*YOUR GOAL*. Write out all of the data exactly as it appears.

3D code data:
++++++++++

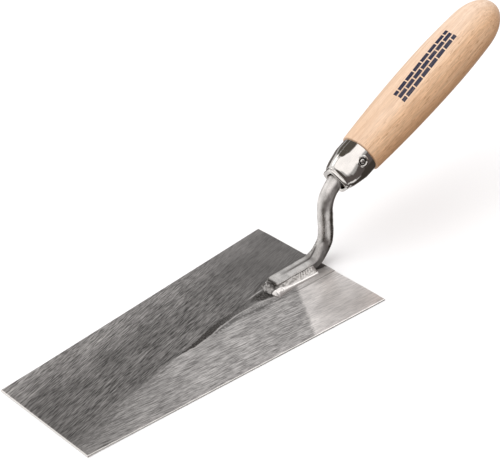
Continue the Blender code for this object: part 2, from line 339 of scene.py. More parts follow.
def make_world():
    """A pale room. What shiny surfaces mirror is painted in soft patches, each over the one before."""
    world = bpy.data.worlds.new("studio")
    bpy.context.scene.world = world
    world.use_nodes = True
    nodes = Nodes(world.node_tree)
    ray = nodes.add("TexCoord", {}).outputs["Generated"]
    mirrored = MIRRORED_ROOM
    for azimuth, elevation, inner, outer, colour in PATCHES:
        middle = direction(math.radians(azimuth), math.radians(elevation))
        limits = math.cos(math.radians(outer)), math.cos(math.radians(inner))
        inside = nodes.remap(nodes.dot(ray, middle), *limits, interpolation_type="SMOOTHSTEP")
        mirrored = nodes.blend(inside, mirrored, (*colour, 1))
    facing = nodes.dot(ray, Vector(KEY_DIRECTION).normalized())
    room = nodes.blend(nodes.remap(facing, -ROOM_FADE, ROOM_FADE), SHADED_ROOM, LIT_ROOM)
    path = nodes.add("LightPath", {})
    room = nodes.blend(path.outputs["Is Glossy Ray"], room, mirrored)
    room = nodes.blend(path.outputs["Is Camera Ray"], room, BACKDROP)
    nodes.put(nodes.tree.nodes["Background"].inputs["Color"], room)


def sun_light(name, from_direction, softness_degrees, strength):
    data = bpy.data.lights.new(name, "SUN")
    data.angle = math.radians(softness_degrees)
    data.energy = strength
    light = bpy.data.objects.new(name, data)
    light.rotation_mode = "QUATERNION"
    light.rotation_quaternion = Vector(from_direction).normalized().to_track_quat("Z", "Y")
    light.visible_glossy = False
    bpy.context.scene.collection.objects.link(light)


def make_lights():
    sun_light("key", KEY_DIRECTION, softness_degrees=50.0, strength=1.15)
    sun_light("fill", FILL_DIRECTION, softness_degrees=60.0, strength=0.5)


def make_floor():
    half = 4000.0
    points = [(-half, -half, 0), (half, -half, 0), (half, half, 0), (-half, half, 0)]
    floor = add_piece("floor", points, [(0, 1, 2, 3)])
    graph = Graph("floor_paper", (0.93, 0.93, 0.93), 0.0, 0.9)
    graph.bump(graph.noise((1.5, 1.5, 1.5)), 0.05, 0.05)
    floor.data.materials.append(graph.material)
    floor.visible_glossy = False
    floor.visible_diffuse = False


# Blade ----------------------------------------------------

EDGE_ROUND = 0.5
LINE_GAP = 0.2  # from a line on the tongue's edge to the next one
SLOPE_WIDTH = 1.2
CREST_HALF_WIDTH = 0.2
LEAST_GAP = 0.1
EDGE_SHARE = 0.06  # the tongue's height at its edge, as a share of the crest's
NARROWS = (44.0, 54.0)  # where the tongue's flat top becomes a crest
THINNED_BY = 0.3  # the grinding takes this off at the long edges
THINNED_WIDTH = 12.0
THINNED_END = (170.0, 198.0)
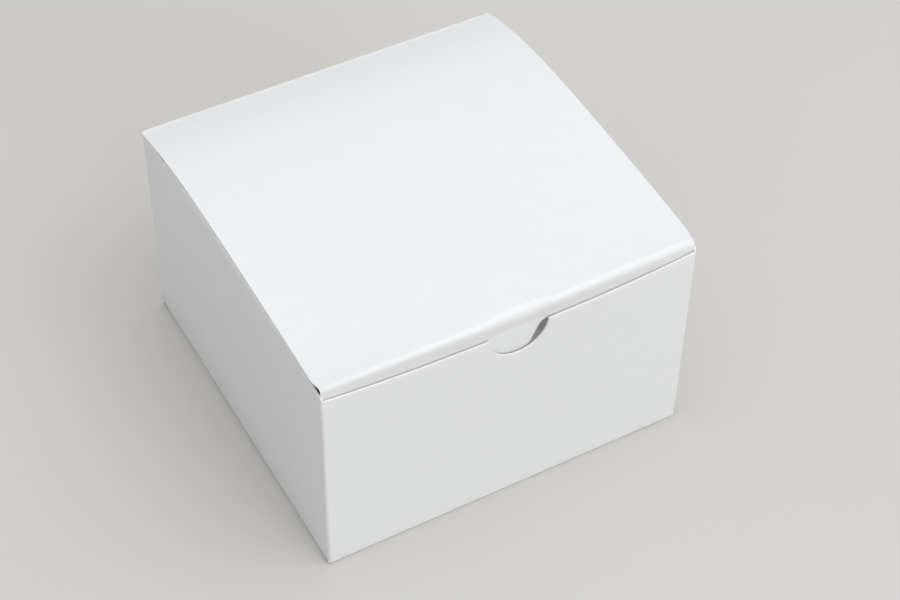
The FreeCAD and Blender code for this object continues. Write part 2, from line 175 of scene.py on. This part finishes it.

++++++++++

*FINISHED EXERCISE*.
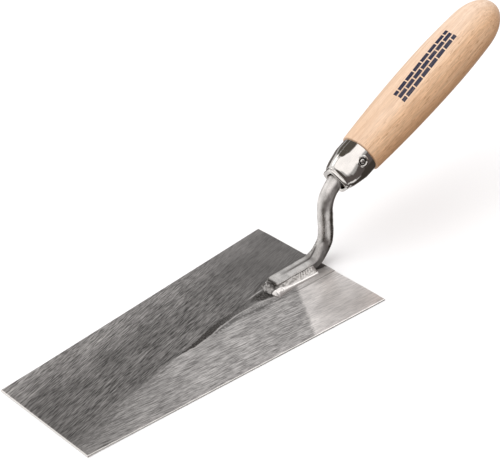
Continue the Blender code for this object: part 2, from line 339 of scene.py. More parts follow.
def make_world():
    """A pale room. What shiny surfaces mirror is painted in soft patches, each over the one before."""
    world = bpy.data.worlds.new("studio")
    bpy.context.scene.world = world
    world.use_nodes = True
    nodes = Nodes(world.node_tree)
    ray = nodes.add("TexCoord", {}).outputs["Generated"]
    mirrored = MIRRORED_ROOM
    for azimuth, elevation, inner, outer, colour in PATCHES:
        middle = direction(math.radians(azimuth), math.radians(elevation))
        limits = math.cos(math.radians(outer)), math.cos(math.radians(inner))
        inside = nodes.remap(nodes.dot(ray, middle), *limits, interpolation_type="SMOOTHSTEP")
        mirrored = nodes.blend(inside, mirrored, (*colour, 1))
    facing = nodes.dot(ray, Vector(KEY_DIRECTION).normalized())
    room = nodes.blend(nodes.remap(facing, -ROOM_FADE, ROOM_FADE), SHADED_ROOM, LIT_ROOM)
    path = nodes.add("LightPath", {})
    room = nodes.blend(path.outputs["Is Glossy Ray"], room, mirrored)
    room = nodes.blend(path.outputs["Is Camera Ray"], room, BACKDROP)
    nodes.put(nodes.tree.nodes["Background"].inputs["Color"], room)


def sun_light(name, from_direction, softness_degrees, strength):
    data = bpy.data.lights.new(name, "SUN")
    data.angle = math.radians(softness_degrees)
    data.energy = strength
    light = bpy.data.objects.new(name, data)
    light.rotation_mode = "QUATERNION"
    light.rotation_quaternion = Vector(from_direction).normalized().to_track_quat("Z", "Y")
    light.visible_glossy = False
    bpy.context.scene.collection.objects.link(light)


def make_lights():
    sun_light("key", KEY_DIRECTION, softness_degrees=50.0, strength=1.15)
    sun_light("fill", FILL_DIRECTION, softness_degrees=60.0, strength=0.5)


def make_floor():
    half = 4000.0
    points = [(-half, -half, 0), (half, -half, 0), (half, half, 0), (-half, half, 0)]
    floor = add_piece("floor", points, [(0, 1, 2, 3)])
    graph = Graph("floor_paper", (0.93, 0.93, 0.93), 0.0, 0.9)
    graph.bump(graph.noise((1.5, 1.5, 1.5)), 0.05, 0.05)
    floor.data.materials.append(graph.material)
    floor.visible_glossy = False
    floor.visible_diffuse = False


# Blade ----------------------------------------------------

EDGE_ROUND = 0.5
LINE_GAP = 0.2  # from a line on the tongue's edge to the next one
SLOPE_WIDTH = 1.2
CREST_HALF_WIDTH = 0.2
LEAST_GAP = 0.1
EDGE_SHARE = 0.06  # the tongue's height at its edge, as a share of the crest's
NARROWS = (44.0, 54.0)  # where the tongue's flat top becomes a crest
THINNED_BY = 0.3  # the grinding takes this off at the long edges
THINNED_WIDTH = 12.0
THINNED_END = (170.0, 198.0)
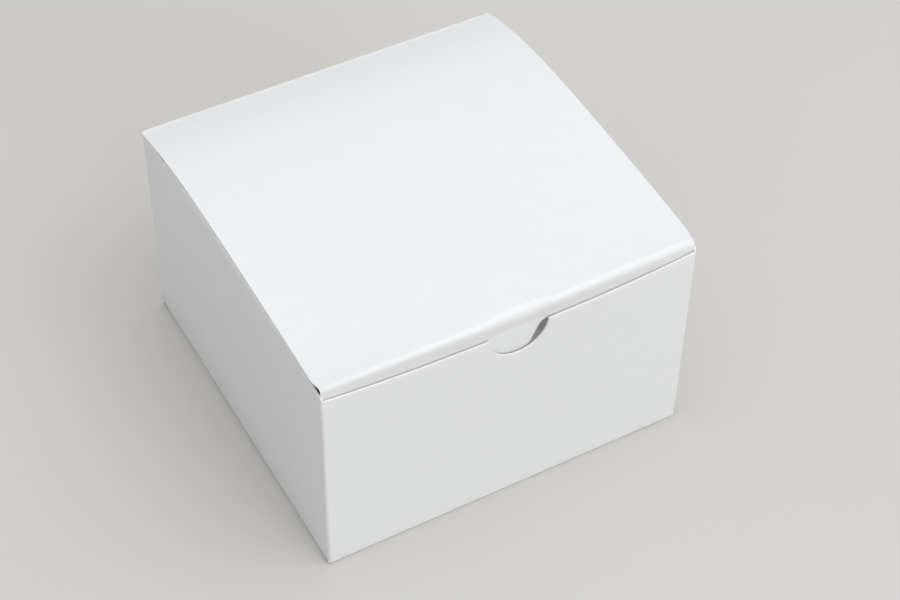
The FreeCAD and Blender code for this object continues. Write part 2, from line 175 of scene.py on. This part finishes it.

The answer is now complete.